The blog has been characteristically quiet the last few weeks, and not because I got married a second time. I've been keeping my head down, trying to finish rewrites on the three plays I mostly-wrote this year so that I can start work on something new. I'll update you on those plays when the rewrites are finished. Not too long on them now, hopefully.
Theatrically, I had a bit of good news: a one act of mine will be in the Bad Theater Festival on November 2nd. It's tentatively called "S For Slaughter," but we're thinking about changing the name, since the play has nothing to do with slaughter at all, but does have a teeny bit to do with St. Louis Cardinals great Enos Slaughter. It's misleading, I know.
What's that, you say? You'd like to read more about baseball? Well let me indulge you, with this nifty bit of "writing" that I did for our good friends The Classical.
You're right, Marge. Just like the time I could have met Mr. T at the mall. The entire day I kept saying, "I'll go a little later. I'll go a little later." And then when I got there, they told me he'd just left. And when I asked the mall guy if he would ever come back again, he said he didn't know.
Homer Simpson never got to meet Mr. T., and I never got to see Kid Harvey pitch. I'd wanted to as early as April, when he embarrassed Stephen Strasburg's Nationals to giddy chants of "Harvey's better!" from a giddy Citi Field assemblage. But April was a long time ago.

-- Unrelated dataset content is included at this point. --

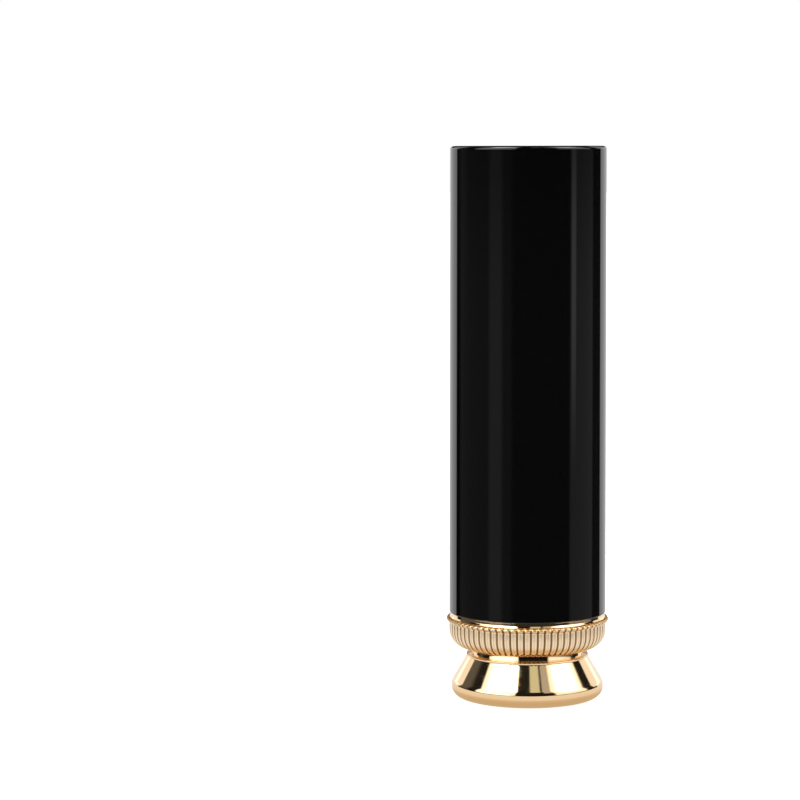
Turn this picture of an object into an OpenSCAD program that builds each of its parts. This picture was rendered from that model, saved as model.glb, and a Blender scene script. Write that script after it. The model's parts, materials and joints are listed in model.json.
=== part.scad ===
// Lipstick case: a glossy drafted cap over a gold base, with a twist-up mechanism inside.
// Frame: +Z up, origin at the centre of the foot's underside, millimetres.
// The base stands still. The sleeve turns about Z, its two-start groove drives the lugs of the
// bullet cup, and the guide tube's slots keep the cup from turning, so the cup only rises.

/* [Cap] */
// Height of the closed case
total_h = 73.8; // [73:0.1:80]
// Diameter of the cap at its open end
cap_d = 21; // [20.8:0.1:21.2]
// How much the cap's wall leans in over its whole height
cap_draft = 0.12; // [0:0.02:0.25]
// Radius of the cap's top edge
cap_edge_r = 0.4; // [0.2:0.1:0.8]
// Thickness of the cap's closed end
cap_end_t = 1.35; // [1:0.05:1.8]
// Height at which the cap's rim sits
cap_seat_z = 11.6; // [11.5:0.1:12]
// Thickness of the inner cap
liner_wall = 0.83; // [0.5:0.01:0.85]
// Number of upright grip ribs inside the inner cap
grip_count = 6; // [3:1:12]

/* [Foot] */
// Widest diameter of the foot
foot_d = 20.34; // [20:0.02:20.8]
// Height of the ledge on top of the flare
ledge_z = 5.9; // [5.8:0.05:6]
// Diameter of the ledge
ledge_d = 16.4; // [16.3:0.1:16.7]
// Diameter of the neck where it stands on the ledge
neck_d = 14.9; // [14.6:0.1:15]
// Diameter of the neck where it goes into the collar
neck_top_d = 14.5; // [14:0.1:14.5]
// Diameter of the opening under the foot
foot_opening_d = 16.2; // [15.8:0.1:16.3]

/* [Collar] */
// Diameter over the ribs
collar_d = 21.06; // [20.9:0.02:21.2]
// Height of the collar's underside
collar_bottom_z = 6.75; // [6.65:0.05:6.85]
// Radius of the rounded underside
bowl_r = 2.4; // [2:0.1:2.5]
// Number of ribs round the collar
rib_count = 72; // [48:4:80]
// Width of the groove between two ribs
rib_groove_w = 0.24; // [0.15:0.01:0.35]
// Depth of the groove between two ribs
rib_groove_depth = 0.26; // [0.1:0.02:0.4]
// Diameter over the ribs' round heads
head_d = 21.76; // [21.4:0.02:21.9]
// Height of the middle of the heads
head_z = 10.62; // [10.58:0.02:10.66]
// Half the height of a head
head_half_h = 0.38; // [0.34:0.02:0.4]

/* [Band] */
// Diameter of the polished band where it meets the ribs' heads
band_d = 20.84; // [20.7:0.02:20.9]
// Diameter of the band where its slope turns upright
band_turn_d = 20.56; // [20.5:0.02:20.6]
// Height of that turn
band_turn_z = 11.24; // [11.2:0.02:11.3]
// Diameter of the band's upper edge
band_top_d = 20.48; // [20.3:0.02:20.5]

/* [Mechanism] */
// Diameter of the lipstick
bullet_d = 12; // [11.9:0.1:12.1]
// Length of the lipstick
bullet_l = 35; // [30:1:35]
// How far the cup rises
travel = 24; // [18:1:24]
// Turns of the sleeve for the whole rise
turns = 1.5; // [1.25:0.25:2]
// Height of the bullet cup
cup_h = 13; // [10:1:13]
// Diameter of the gold sleeve
sleeve_d = 17; // [16.9:0.1:17]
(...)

Watch highlights from that game and you'll see David Wright, Ruben Tejada and Jordany Valdespin—players who have been felled by injuries, managerial impatience, and savage Seligian wrath.

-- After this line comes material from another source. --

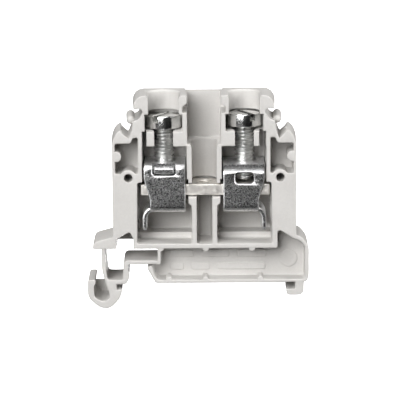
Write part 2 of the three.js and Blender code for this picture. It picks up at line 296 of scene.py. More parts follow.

The Mets of April are long gone, and now Matt Harvey has been sent away with them. I could have seen him beat the Nats in April, the White Sox in May, or the befuddled representatives of the American League in July, but I kept saying, I'll go a little later. I'll go a little later. And now, he's not at the ballpark any more. The Mets themselves, depleted and defeated and desultorily playing out the string in Energy Saver Mode, are barely there in general.
This happens ever summer. The first particularly miserable Citi Field day saps my early season enthusiasm, and then the Mets fall apart around the All Star break, and I decide to steer clear of the stadium until the ridiculous, end-of-season ticket incentives kick in. Suddenly it's September, football is here, and I realize I have only a few more weeks to chug as much baseball as possible, a squirrel gorging on nuts when he reads in the paper that winter is coming.
My plan two weeks ago was for a spectacular doubleheader. After months of waiting, I would go meet Mr. T., who was scheduled to pitch an afternoon game against the Phillies on Thursday, August 29. Afterwards, I would take the 7 to the F and ride it all the way to the end of the line, for sunset, surf and the surging Brooklyn Cyclones. I was just about to buy my tickets when a horrible noise—a straining sound, maybe a tearing sound—resounded through Metslandia. Matt Harvey had (partially) torn his UCL. It was just a little rip, but UCLs are like condoms—any sort of tear is some sort of catastrophe.